Entries with parts and joints
──────

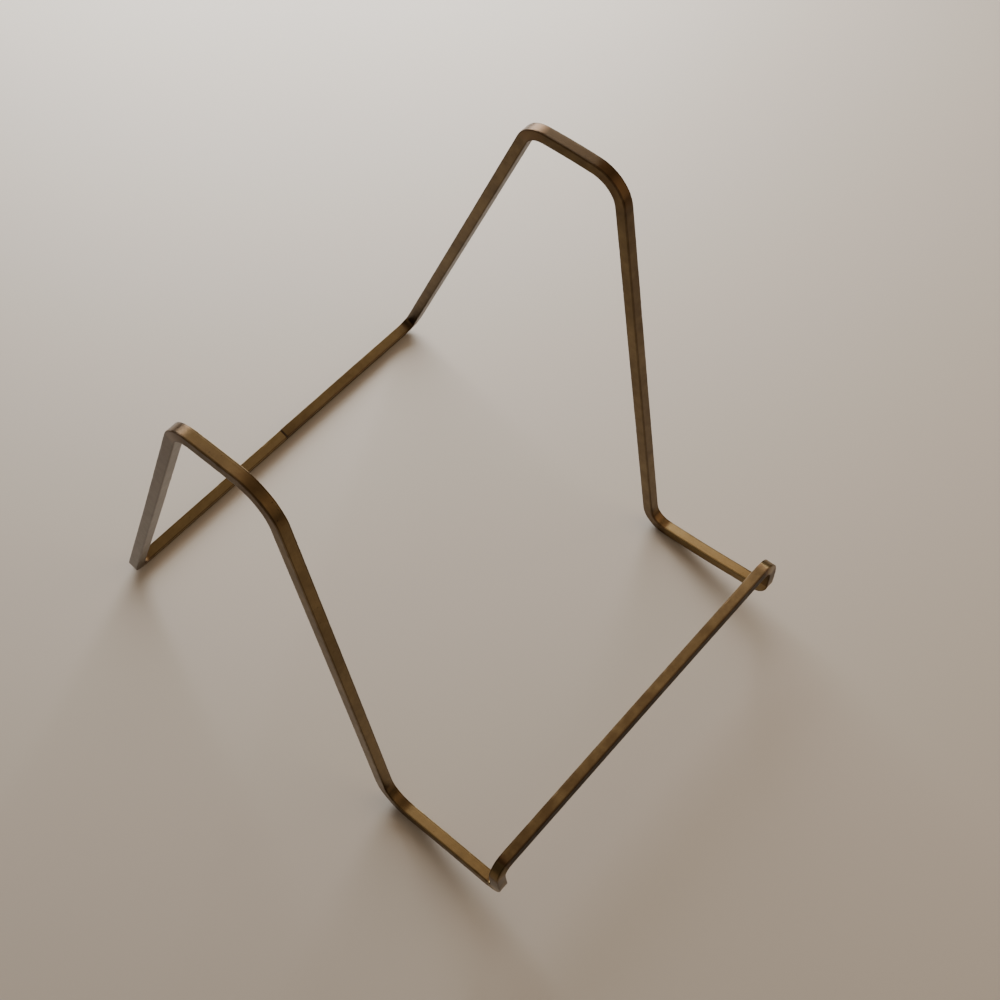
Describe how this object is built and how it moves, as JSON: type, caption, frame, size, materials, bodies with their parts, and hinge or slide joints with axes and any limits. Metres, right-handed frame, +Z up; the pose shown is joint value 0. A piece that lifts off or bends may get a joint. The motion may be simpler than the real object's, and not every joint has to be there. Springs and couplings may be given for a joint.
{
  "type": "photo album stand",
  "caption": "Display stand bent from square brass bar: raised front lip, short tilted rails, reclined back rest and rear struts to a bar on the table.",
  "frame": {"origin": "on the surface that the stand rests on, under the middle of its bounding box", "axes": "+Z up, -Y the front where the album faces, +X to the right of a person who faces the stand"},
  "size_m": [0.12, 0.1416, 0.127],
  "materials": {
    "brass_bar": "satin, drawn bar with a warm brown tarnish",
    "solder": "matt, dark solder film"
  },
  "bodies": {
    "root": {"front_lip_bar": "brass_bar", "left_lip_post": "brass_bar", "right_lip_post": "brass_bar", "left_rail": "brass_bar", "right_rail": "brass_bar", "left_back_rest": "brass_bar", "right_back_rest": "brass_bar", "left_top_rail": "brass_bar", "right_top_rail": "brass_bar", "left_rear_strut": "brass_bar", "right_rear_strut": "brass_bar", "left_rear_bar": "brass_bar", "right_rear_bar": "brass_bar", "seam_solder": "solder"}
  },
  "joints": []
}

──────

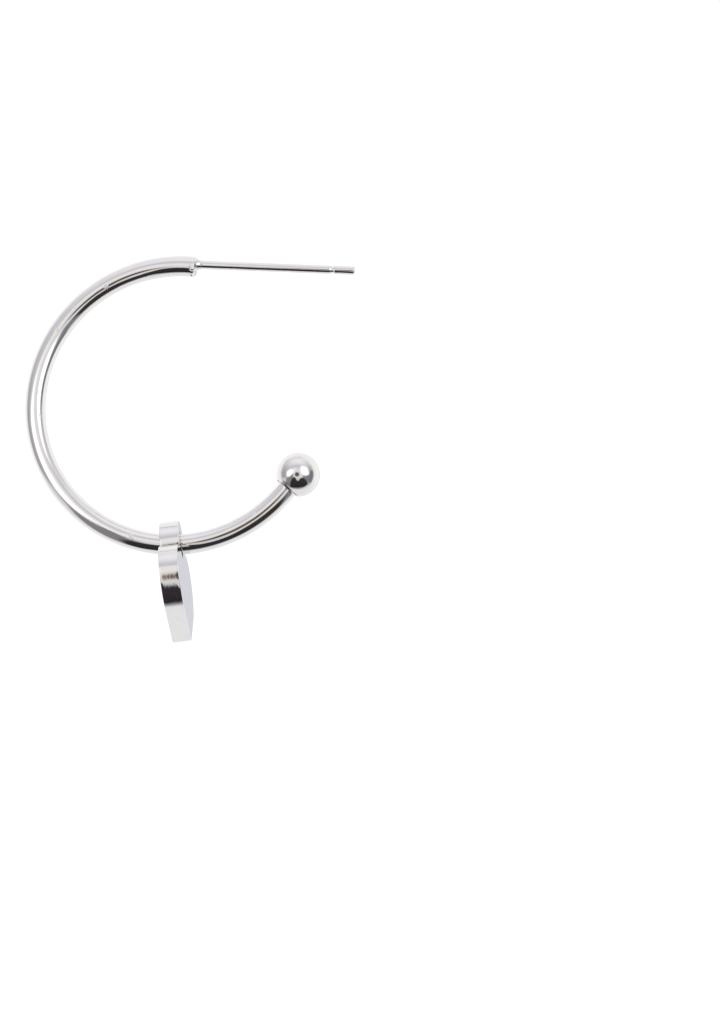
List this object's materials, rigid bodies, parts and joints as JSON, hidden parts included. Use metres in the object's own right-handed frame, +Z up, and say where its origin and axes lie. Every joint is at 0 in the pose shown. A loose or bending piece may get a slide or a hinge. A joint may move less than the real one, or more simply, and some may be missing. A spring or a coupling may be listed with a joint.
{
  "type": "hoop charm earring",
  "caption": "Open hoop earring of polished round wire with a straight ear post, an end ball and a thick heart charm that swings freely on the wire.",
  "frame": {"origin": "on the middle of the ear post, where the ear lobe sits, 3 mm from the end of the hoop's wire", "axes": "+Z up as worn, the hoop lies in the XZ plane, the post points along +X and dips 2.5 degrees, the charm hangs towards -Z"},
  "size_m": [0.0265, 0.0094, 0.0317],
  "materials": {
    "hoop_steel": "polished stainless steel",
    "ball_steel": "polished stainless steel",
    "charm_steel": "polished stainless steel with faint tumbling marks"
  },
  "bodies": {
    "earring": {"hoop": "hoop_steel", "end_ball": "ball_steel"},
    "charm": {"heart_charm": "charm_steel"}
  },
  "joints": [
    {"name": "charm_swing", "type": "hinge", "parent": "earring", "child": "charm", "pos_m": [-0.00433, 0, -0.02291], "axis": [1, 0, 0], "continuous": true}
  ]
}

──────

- THE EXERCISE
In the listing, find each line with the string "that" and copy it.

- CORRECT RESULT
Describe how this object is built and how it moves, as JSON: type, caption, frame, size, materials, bodies with their parts, and hinge or slide joints with axes and any limits. Metres, right-handed frame, +Z up; the pose shown is joint value 0. A piece that lifts off or bends may get a joint. The motion may be simpler than the real object's, and not every joint has to be there. Springs and couplings may be given for a joint.
  "frame": {"origin": "on the surface that the stand rests on, under the middle of its bounding box", "axes": "+Z up, -Y the front where the album faces, +X to the right of a person who faces the stand"},
  "caption": "Open hoop earring of polished round wire with a straight ear post, an end ball and a thick heart charm that swings freely on the wire.",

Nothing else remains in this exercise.